EXTRACTED ENTRIES.
"""

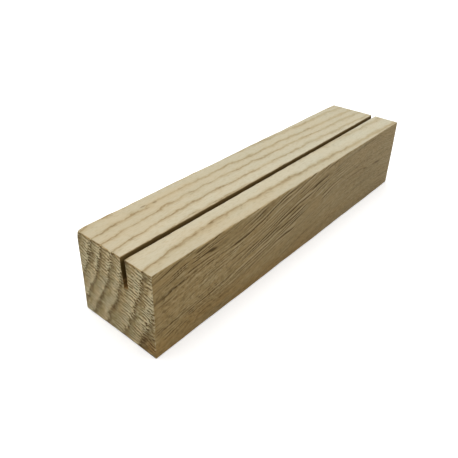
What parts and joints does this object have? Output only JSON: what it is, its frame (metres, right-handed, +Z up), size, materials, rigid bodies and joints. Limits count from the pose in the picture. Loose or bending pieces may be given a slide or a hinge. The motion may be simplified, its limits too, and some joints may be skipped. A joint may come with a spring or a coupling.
{
  "type": "table number holder",
  "caption": "Solid oak block with a leaning slot sawn along its top, which stands a table number card upright on a table.",
  "frame": {"origin": "centre of the underside, on the table", "axes": "+X along the block's length and the slot, -Y towards the long face the card looks over, +Z up"},
  "size_m": [0.15, 0.033, 0.0304],
  "materials": {
    "oak": "pale unfinished oak, planed and lightly sanded, matt, growth rings and rays showing on the ends"
  },
  "bodies": {
    "root": {"holder_block": "oak"}
  },
  "joints": []
}
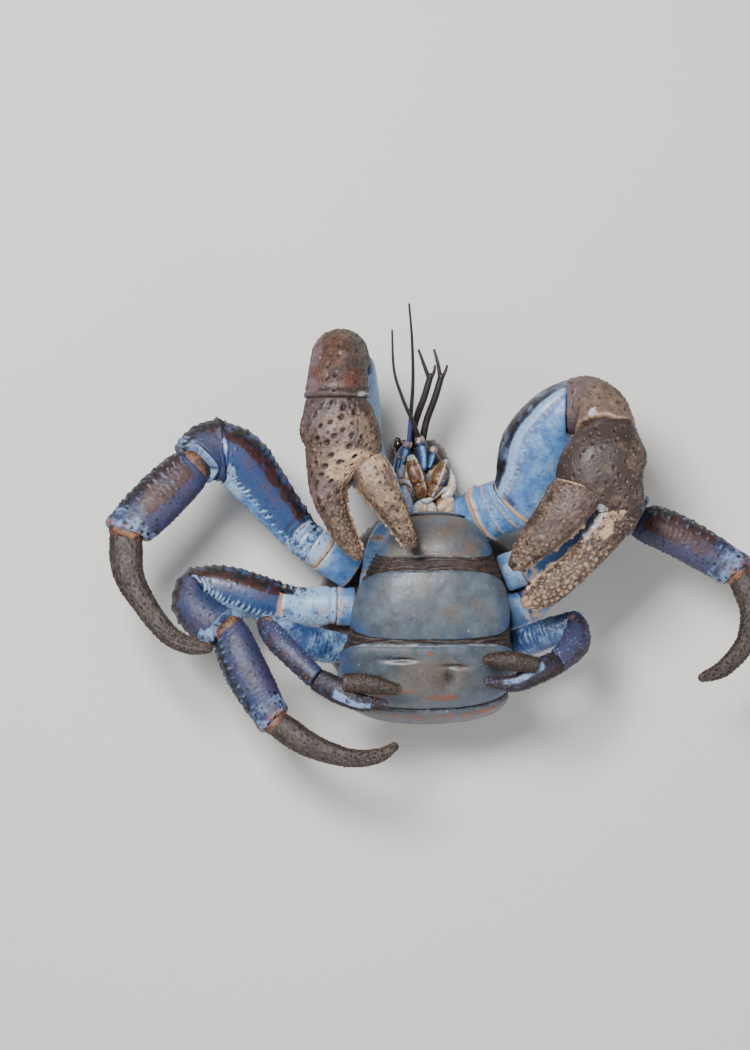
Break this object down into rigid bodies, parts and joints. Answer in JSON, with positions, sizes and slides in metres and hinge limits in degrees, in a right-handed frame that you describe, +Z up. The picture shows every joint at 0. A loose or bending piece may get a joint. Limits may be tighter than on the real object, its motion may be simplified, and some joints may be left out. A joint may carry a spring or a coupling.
{
  "type": "coconut crab",
  "caption": "Life-size still coconut crab on its back, plated abdomen curled over the breast, claws raised above it and curved walking legs spread to the sides",
  "frame": {"origin": "under the middle of the whole crab, on the surface it lies on", "axes": "+X to the crab's left side, across the body; +Y towards the head; +Z up, from the shell on the floor to the claws"},
  "size_m": [0.3758, 0.2624, 0.1485],
  "materials": {
    "carapace": "thick chitin shell, matte with a low sheen, finely pitted",
    "blue": "smooth satin chitin of the arms and upper legs, blue",
    "plate": "smooth satin chitin of the abdominal plates, grey blue",
    "claw": "thick rough chitin of the claws, pitted and warty",
    "joint": "pale thin chitin round the mouth",
    "violet": "wrinkled chitin of the lower legs, violet to dark red",
    "dactyl": "rough bristly chitin of the last leg segments",
    "membrane": "tough wrinkled skin between the plates",
    "feeler": "ringed chitin of the feelers, nearly black",
    "eye": "glossy eye on a stalk"
  },
  "bodies": {
    "root": {"carapace": "carapace", "sternum": "blue", "abdomen_soft": "membrane", "mouth_frame": "joint", "tergite_1": "plate", "tergite_2": "plate", "tergite_3": "plate", "tergite_4": "plate", "tergite_5": "plate", "maxilliped_r": "joint", "antenna_base_r": "blue", "eye_r": "eye", "antenna_r": "feeler", "antennule_r": "feeler", "cheliped_r_ischium": "blue", "cheliped_r_merus": "blue", "cheliped_r_carpus": "claw", "cheliped_r_palm": "claw", "cheliped_r_dactylus": "claw", "leg2_r_coxa": "blue", "leg2_r_merus": "blue", "leg2_r_carpus": "violet", "leg2_r_propodus": "violet", "leg2_r_dactylus": "dactyl", "leg3_r_coxa": "blue", "leg3_r_merus": "blue", "leg3_r_carpus": "violet", "leg3_r_propodus": "violet", "leg3_r_dactylus": "dactyl", "leg4_r_merus": "blue", "leg4_r_carpus": "violet", "leg4_r_palm": "violet", "leg4_r_dactylus": "dactyl", "maxilliped_l": "joint", "antenna_base_l": "blue", "eye_l": "eye", "antenna_l": "feeler", "antennule_l": "feeler", "cheliped_l_ischium": "blue", "cheliped_l_merus": "blue", "cheliped_l_carpus": "claw", "cheliped_l_palm": "claw", "cheliped_l_dactylus": "claw", "leg2_l_coxa": "blue", "leg2_l_merus": "blue", "leg2_l_carpus": "violet", "leg2_l_propodus": "violet", "leg2_l_dactylus": "dactyl", "leg3_l_coxa": "blue", "leg3_l_merus": "blue", "leg3_l_carpus": "violet", "leg3_l_propodus": "violet", "leg3_l_dactylus": "dactyl", "leg4_l_merus": "blue", "leg4_l_carpus": "violet", "leg4_l_palm": "violet", "leg4_l_dactylus": "dactyl"}
  },
  "joints": []
}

"""

WHAT IS BEING ASKED.
Set down the material above again, word for word.

CORRECT OUTPUT.
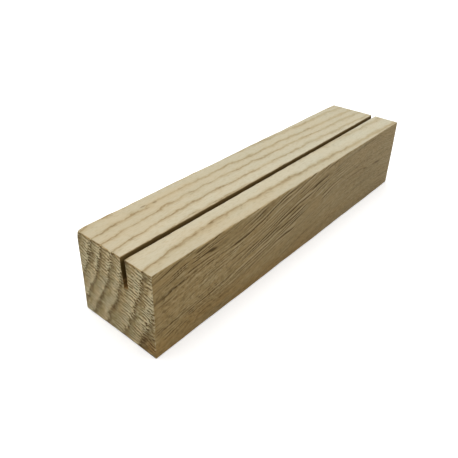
What parts and joints does this object have? Output only JSON: what it is, its frame (metres, right-handed, +Z up), size, materials, rigid bodies and joints. Limits count from the pose in the picture. Loose or bending pieces may be given a slide or a hinge. The motion may be simplified, its limits too, and some joints may be skipped. A joint may come with a spring or a coupling.
{
  "type": "table number holder",
  "caption": "Solid oak block with a leaning slot sawn along its top, which stands a table number card upright on a table.",
  "frame": {"origin": "centre of the underside, on the table", "axes": "+X along the block's length and the slot, -Y towards the long face the card looks over, +Z up"},
  "size_m": [0.15, 0.033, 0.0304],
  "materials": {
    "oak": "pale unfinished oak, planed and lightly sanded, matt, growth rings and rays showing on the ends"
  },
  "bodies": {
    "root": {"holder_block": "oak"}
  },
  "joints": []
}
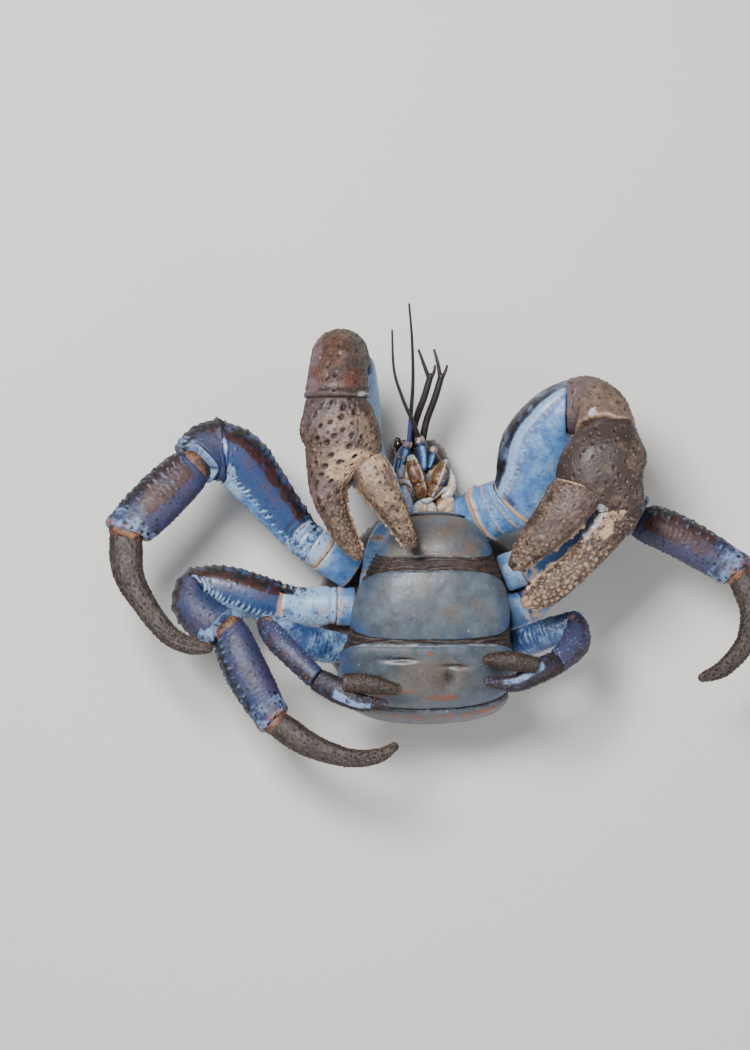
Break this object down into rigid bodies, parts and joints. Answer in JSON, with positions, sizes and slides in metres and hinge limits in degrees, in a right-handed frame that you describe, +Z up. The picture shows every joint at 0. A loose or bending piece may get a joint. Limits may be tighter than on the real object, its motion may be simplified, and some joints may be left out. A joint may carry a spring or a coupling.
{
  "type": "coconut crab",
  "caption": "Life-size still coconut crab on its back, plated abdomen curled over the breast, claws raised above it and curved walking legs spread to the sides",
  "frame": {"origin": "under the middle of the whole crab, on the surface it lies on", "axes": "+X to the crab's left side, across the body; +Y towards the head; +Z up, from the shell on the floor to the claws"},
  "size_m": [0.3758, 0.2624, 0.1485],
  "materials": {
    "carapace": "thick chitin shell, matte with a low sheen, finely pitted",
    "blue": "smooth satin chitin of the arms and upper legs, blue",
    "plate": "smooth satin chitin of the abdominal plates, grey blue",
    "claw": "thick rough chitin of the claws, pitted and warty",
    "joint": "pale thin chitin round the mouth",
    "violet": "wrinkled chitin of the lower legs, violet to dark red",
    "dactyl": "rough bristly chitin of the last leg segments",
    "membrane": "tough wrinkled skin between the plates",
    "feeler": "ringed chitin of the feelers, nearly black",
    "eye": "glossy eye on a stalk"
  },
  "bodies": {
    "root": {"carapace": "carapace", "sternum": "blue", "abdomen_soft": "membrane", "mouth_frame": "joint", "tergite_1": "plate", "tergite_2": "plate", "tergite_3": "plate", "tergite_4": "plate", "tergite_5": "plate", "maxilliped_r": "joint", "antenna_base_r": "blue", "eye_r": "eye", "antenna_r": "feeler", "antennule_r": "feeler", "cheliped_r_ischium": "blue", "cheliped_r_merus": "blue", "cheliped_r_carpus": "claw", "cheliped_r_palm": "claw", "cheliped_r_dactylus": "claw", "leg2_r_coxa": "blue", "leg2_r_merus": "blue", "leg2_r_carpus": "violet", "leg2_r_propodus": "violet", "leg2_r_dactylus": "dactyl", "leg3_r_coxa": "blue", "leg3_r_merus": "blue", "leg3_r_carpus": "violet", "leg3_r_propodus": "violet", "leg3_r_dactylus": "dactyl", "leg4_r_merus": "blue", "leg4_r_carpus": "violet", "leg4_r_palm": "violet", "leg4_r_dactylus": "dactyl", "maxilliped_l": "joint", "antenna_base_l": "blue", "eye_l": "eye", "antenna_l": "feeler", "antennule_l": "feeler", "cheliped_l_ischium": "blue", "cheliped_l_merus": "blue", "cheliped_l_carpus": "claw", "cheliped_l_palm": "claw", "cheliped_l_dactylus": "claw", "leg2_l_coxa": "blue", "leg2_l_merus": "blue", "leg2_l_carpus": "violet", "leg2_l_propodus": "violet", "leg2_l_dactylus": "dactyl", "leg3_l_coxa": "blue", "leg3_l_merus": "blue", "leg3_l_carpus": "violet", "leg3_l_propodus": "violet", "leg3_l_dactylus": "dactyl", "leg4_l_merus": "blue", "leg4_l_carpus": "violet", "leg4_l_palm": "violet", "leg4_l_dactylus": "dactyl"}
  },
  "joints": []
}